As dusk fell, the storm swept more fiercely over Oxford. The driving rain found its way through the roof of the Union Library, and carried away patches of the faded painting with which, in the ardour of his first devotion to art, amid an unbroken band of kindred spirits, confident in youth, united in faith and friendship, he had adorned it thirty-nine years before. A new age had since then risen over a new England, and those early days were already receding into the dimness of an almost fabulous past.

Principes mortales, rem publicam æternam esse: proin repeterent sollennia:[2] the cold and august words of the Roman Emperor may best express the feeling with which that funeral company dispersed to their homes. A great personality had ceased: yet the strongest feeling in the minds of the survivors was rather that it had returned to, than, in the customary phrase of common usage, passed away from earth. Among the men and women through whom he had so often moved as in a dream, isolated, self-centred, almost empty of love or hatred, he moved no more. It seemed natural that he should go out from among them, not being really of them. "He doesn't want anybody," so his most intimate friend once said of him: "I suppose he would miss me for a bit, but it wouldn't change one day of his life, nor alter a plan in it. He lives absolutely without the need of man or woman. He is really a sort of Viking, set down here, and making art because there is nothing else to do." Far less easy to realize was his absence henceforward from the surroundings in which and through which he lived almost as in a bodily vesture: from his books and manuscripts, from his vats and looms, from the grey gabled house and the familiar fields, from the living earth which he loved with so continuous and absorbing a passion.

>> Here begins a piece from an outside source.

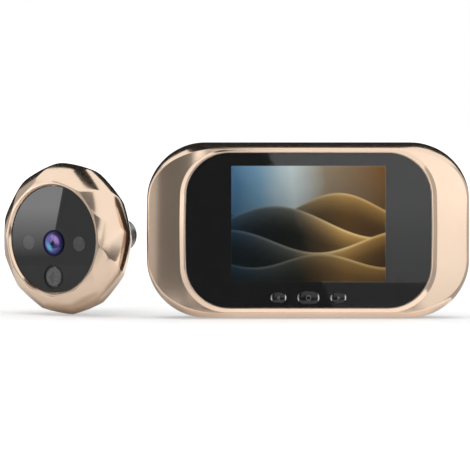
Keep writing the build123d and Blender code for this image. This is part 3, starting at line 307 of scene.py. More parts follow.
# Lens: the coating's colours by the distance from its middle, in shares of its radius; the purple ring round
# the pupil is coating colour and a painted highlight. The arcs are a painted reflection that takes over in a
# ring round the pupil, by the way to the upper right
lens = {
    "radius": 4.2, "drop": 1.4, "edge": 0.8, "rise": 0.7, "back": 2.1,
    "columns": 96, "crownRows": 26, "crownStart": 0.04,
    "rings": [(0.0, (0.05, 0.03, 0.16)), (0.10, (0.004, 0.004, 0.02)), (0.24, (0.006, 0.007, 0.04)),
              (0.34, (0.08, 0.06, 0.42)), (0.58, (0.28, 0.14, 0.70)), (0.76, (0.04, 0.04, 0.30)),
              (0.88, (0.012, 0.014, 0.09)), (1.0, (0.006, 0.007, 0.03))],
    "reflectionArcs": [(0.0, (0.06, 0.55, 0.75)), (0.22, (0.02, 0.08, 0.25)), (0.7, (0.10, 0.06, 0.35)),
             (1.0, (0.75, 0.45, 1.0))],
    "reflectionRing": [(0.24, (0, 0, 0)), (0.38, (1, 1, 1)), (0.66, (1, 1, 1)), (0.82, (0, 0, 0))],
    "reflectionAmount": 0.85, "diagonal": 0.7, "metal": 0.85, "grain": 1.5, "rough": (0.05, 0.09), "coatRough": 0.02,
}


def makeLensCoatingAndReflection():
    # rings of coating, the purple one also a painted highlight; a painted reflection in the ring round the
    # pupil runs from cyan at the lower left to lilac at the upper right
    material, tree, shader = newMaterial("lensCoatingAndReflection")
    centre = cameraPlace(0.0, lens["edge"], -lens["drop"])
    turn = stand["cameraTurn"]
    offset = fromPoint(tree, centre)
    share = calc(tree, "MULTIPLY", lengthOf(tree, offset), 1000 / lens["radius"])
    way = addNode(tree, "VectorMath", {0: offset}, operation="NORMALIZE").outputs[0]
    upRight = tuple(lens["diagonal"] * part for part in (cos(turn), -sin(turn), 1.0))
    tilt = alongWay(tree, way, upRight)
    rings, reflectionRing = ramp(tree, share, lens["rings"]), ramp(tree, share, lens["reflectionRing"])
    # painted reflection: cyan at the lower left to lilac at the upper right, by the way from the middle
    reflectionArcs = ramp(tree, rescale(tree, tilt, -1.0, 1.0, 0.0, 1.0), lens["reflectionArcs"])
    factor = calc(tree, "MULTIPLY", reflectionRing, lens["reflectionAmount"])
    setInputs(tree, shader, {
        "Base Color": mixColour(tree, factor, rings, reflectionArcs), "Metallic": lens["metal"],
        "Roughness": roughFrom(tree, noise(tree, offset, lens["grain"]), lens["rough"]),
        "Coat Weight": 1.0, "Coat Roughness": lens["coatRough"],
    })
    return material


# Key gloss: sizes of the marks in millimetres. The bright metal ends are a painted highlight and run over the
# last part of the key
keyGloss = {
    "face": 0.1, "triangle": 0.42, "ring": 0.85, "ringHalf": 0.15, "ends": (0.6, 0.4), "endHighlight": 0.9,
    # metal is the colour of the painted highlight at the ends of the key
    "black": (0.005, 0.005, 0.005, 1.0), "mark": (0.12, 0.12, 0.12, 1.0), "metal": (0.8, 0.8, 0.8, 1.0),
    "grain": 0.8, "rough": (0.06, 0.12), "ior": 1.5,
}


def makeKeyGloss(name, x, z, width, way):
    # black gloss with bright metal ends, which are painted highlights, and a small grey mark: a ring where
    # way is 0, or a triangle that points left or right
    material, tree, shader = newMaterial(name)
    offset = fromPoint(tree, monitorPlace(x, keyGloss["face"], z))
    acrossX, _, alongZ = partsOf(tree, offset)
    u, v = calc(tree, "MULTIPLY", acrossX, 1000.0), calc(tree, "MULTIPLY", alongZ, 1000.0)
    if way:
        # inside all three sides of a triangle with equal sides, the slanted two taken together by |v|
        side = calc(tree, "MULTIPLY", u, -float(way))
        slant = calc(tree, "ADD", calc(tree, "MULTIPLY", calc(tree, "ABSOLUTE", v), cos(pi / 6)),
                     calc(tree, "MULTIPLY", side, -0.5))
        mark = calc(tree, "LESS_THAN", calc(tree, "MAXIMUM", side, slant), keyGloss["triangle"])
    else:
        square = calc(tree, "ADD", calc(tree, "MULTIPLY", u, u), calc(tree, "MULTIPLY", v, v))
        fromRing = calc(tree, "SUBTRACT", calc(tree, "SQRT", square), keyGloss["ring"])
        mark = calc(tree, "LESS_THAN", calc(tree, "ABSOLUTE", fromRing), keyGloss["ringHalf"])
    # painted highlight: bright metal that grows over the last part of both ends
    highlightStart, highlightFull = (width / 2 - part for part in keyGloss["ends"])
    ends = rescale(tree, calc(tree, "ABSOLUTE", u), highlightStart, highlightFull, 0.0, keyGloss["endHighlight"])
    ink = mixColour(tree, mark, keyGloss["black"], keyGloss["mark"])
    setInputs(tree, shader, {
        "Base Color": mixColour(tree, ends, ink, keyGloss["metal"]), "Metallic": ends,
        "Roughness": roughFrom(tree, noise(tree, offset, keyGloss["grain"]), keyGloss["rough"]),
        "IOR": keyGloss["ior"],
    })
    return material


materials["windowGlass"] = makeWindowGlass()
materials["screenPicture"] = makeScreen()
materials["lensCoatingAndReflection"] = makeLensCoatingAndReflection()

# Nodes that keep their CAD mesh take the finish of their slot, or one of their own
ownFinish = {"window_panel": "windowGlass", "window_mask": "maskInk", "display_glass": "screenPicture",
             "lens_barrel": "barrelBlue"}
slotOf = {name: node.material_slots[0].material.name.split(".")[0] for name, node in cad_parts.items()}
for name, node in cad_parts.items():
    node.material_slots[0].material = materials[ownFinish.get(name, slotOf[name])]
maskRoom = 0.00002  # a hair of room between the mask and the glass it is printed on, in metres
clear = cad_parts["window_mask"].modifiers.new("clear", "DISPLACE")
clear.strength, clear.mid_level = -maskRoom, 0.0
print("finishes made,", len(materials))


# Edges that turn by more stay sharp in the shading
sharpAngle = radians(32)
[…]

"It came to pass," says the ancient forgotten author of the Volsunga Saga, when he has to tell of the death of the father of King Volsung, "that he fell sick and got his death, being minded to go home to Odin, a thing much desired of many folk in those days." With no such desire had this last inheritor of the Viking spirit approached his end. To be, "though men call you dead, a part and parcel of the living wisdom of all things," still to live somewhere in the larger life of this and no other world, such had been his desire, such his faith and hope throughout the loneliness and fixedness in which he had passed his mortal days. He might seem, now the entanglement of life was snapped, to have resumed his place among the lucid ranks that, still sojourning yet still moving onward, enter their appointed rest and their native country unannounced, as lords that are certainly expected, and yet there is a silent joy at their arrival.

  1. Eclesiastes 4:10: If either of them falls down, one can help the other up. But pity anyone who falls and has no one to help them up. (Wikisource-Ed.)
  2. Tacitus, Annals, book 3, ch. 6: Princes were mortal; the State was everlasting. Let them then return to their usual pursuits. (Wikisource-Ed.)